Z większością Rady Miejskiej byliśmy z państwem kilka lat temu, gdy Miasto chciało zlikwidować MDK i nic się nie zmienia. Działaniem sensownym byłoby czasowe przeniesienie MDK na czas remontu tej placówki – mówił radny Rafał Szymański, który przypomniał też, że Miasto jest spokojne o remont znacznie większej inwestycji w Teatrze Norwida, która ma być zakończona do końca roku, więc remont budynku MDK zapewne da się zrobić w znacznie krótszym czasie. Z kolei Leszek Wrotniewski podkreślił, że pieniądze są, bowiem z poprawy wyniku finansowego jest 20 milionów złotych w budżecie.
Na obronę argumentu o przeniesieniu do szkoły Paweł Domagała podawał przykład z Cieplic, gdzie od kilku lat Przystań Twórcza funkcjonuje w Szkole Podstawowej Nr 6. Ostatecznie ustalono, że zastępca prezydenta przekaże swojemu szefowi argumenty i pytania, które padały podczas spotkania, a uczestnicy oczekują na odpowiedź Marcina Zawiły.

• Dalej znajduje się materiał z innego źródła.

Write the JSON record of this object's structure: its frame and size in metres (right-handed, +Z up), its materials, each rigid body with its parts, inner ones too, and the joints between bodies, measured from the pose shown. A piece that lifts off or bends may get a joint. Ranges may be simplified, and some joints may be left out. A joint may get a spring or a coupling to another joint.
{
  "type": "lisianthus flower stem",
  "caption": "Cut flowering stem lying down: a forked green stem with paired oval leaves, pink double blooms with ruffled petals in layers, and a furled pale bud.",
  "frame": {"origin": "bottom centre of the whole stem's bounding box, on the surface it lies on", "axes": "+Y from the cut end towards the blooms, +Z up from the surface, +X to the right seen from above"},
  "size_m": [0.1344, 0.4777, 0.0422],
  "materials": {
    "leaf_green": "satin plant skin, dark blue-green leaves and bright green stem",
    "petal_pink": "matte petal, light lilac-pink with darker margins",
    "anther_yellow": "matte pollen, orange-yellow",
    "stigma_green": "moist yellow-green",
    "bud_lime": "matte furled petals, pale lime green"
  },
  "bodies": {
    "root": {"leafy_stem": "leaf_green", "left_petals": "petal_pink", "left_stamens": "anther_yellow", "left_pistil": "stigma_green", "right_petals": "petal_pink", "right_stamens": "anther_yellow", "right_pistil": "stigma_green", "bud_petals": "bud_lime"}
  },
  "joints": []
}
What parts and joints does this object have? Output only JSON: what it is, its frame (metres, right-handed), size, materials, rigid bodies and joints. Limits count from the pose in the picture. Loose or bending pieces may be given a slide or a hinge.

- Po raz pierwszy padła kwota, która jest potrzebna na remont tego miejsca. Kolejny raz Prezydent Miasta rozpętuje niepotrzebną awanturę. Przy takiej kwocie nie rozumiem tego oszczędzania i kosztu społecznego. Przez tyle lat 2 miliony mogły się znaleźć. Inwestycje w ubiegłym roku na poziomie 20 procent to totalna żenada. Zostało 20 milionów, czyli te niecałe 2 miliony wydają się kwota żałosną - ocenił Leszek Wrotniewski, który opowiada się za remontem Młodzieżowego Domu Kultury, przypominając, że w przeciwieństwie do jednostek kultury, jest to placówka oświatowa dofinansowana subwencją z budżetu państwa.